Sandra and I both love The Beatles, she likes The Stones and The Who, but not as much as I do. Occasionally we meet somewhere in between the opposite poles of grimy old blues rock and the power ballad. We went to a Jimmy Page and Robert Plant show at Wembley Arena some years ago, on their final tour, I think. The last performer Sandra had seen at this venue had been Whitney Houston. My last had been, well, Page and Plant on their previous tour, the one with the Moroccan orchestra and the hurdy-gurdy player. Tonight, however, was to be a simple 4-piece band. Sandra’s fear of kidnap by the Hell’s Angels who had annexed most of what the vultures who run this frightful concrete dump comically refer to as “bars”, was matched only by her wide-eyed look of alarm during the opening number. Until she realised that what she could feel in her chest was not a cardiac arrest, but a rhythm section.
She likes all of those American cop-on-a-loop and TV-lawyer-wallpaper shows. Law and Order, CSI, NCIS, Special Victims Unit. Shows where middle-aged blokes are seemingly responsible for all of the ills of society. We used to get the blame as teenagers too, and it’s like the guilt’s moved along with us as we’ve aged. It’s so unfair. I like 24 Hours in A&E and Have I Got News for You and not much else apart from reruns of Rising Damp and Frasier. She likes skiing, but we’ve never been together as I can’t abide the cold and can’t see the point.
Lately, every time The Stones’ She’s A Rainbow comes on the iPod, I have an overwhelming urge to pass on the interesting fact that Led Zeppelin’s John Paul Jones arranged the strings. But I have resisted. Because I can picture the look that will be tossed in my direction. A look which says, “And you think I’d be interested in this because…?” Total incomprehension.

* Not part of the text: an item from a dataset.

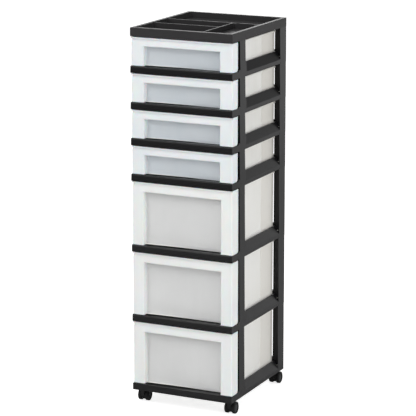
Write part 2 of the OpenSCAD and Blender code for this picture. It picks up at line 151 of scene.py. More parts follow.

We have some friends who we see a couple of times a year, Malcolm and Helen. Malcolm and I will be almost bursting with anticipation and excitement as the dinner date approaches, mainly because one or other of us will think he’s got a great new story about Ike Turner or Phil Spector or Arthur Lee that he reckons will be new to the other. Once Helen remarked: “What are you two on about now? All of these stories you swap, just because you’ve read them in some book by someone who wasn’t even there. Probably never happened anyway.”
Some book? SOME BOOK? No, no, no. We’re talking about White Bicycles by Joe Boyd, it’s not some book. It’s one of THE books. Cue blank looks in stereo from the female contingent at the table.
But what do women talk about? Sometimes I overhear bits of it, while Malcolm and I talk of the Ajax side of the 70’s and the invention of total football, or what a pity it was that Mick Taylor left The Stones. They talk about families and relationships, death, health, happiness and fear, about life and its trials. But I bet they don’t know the story about the bass line on The Beatles’ I Will.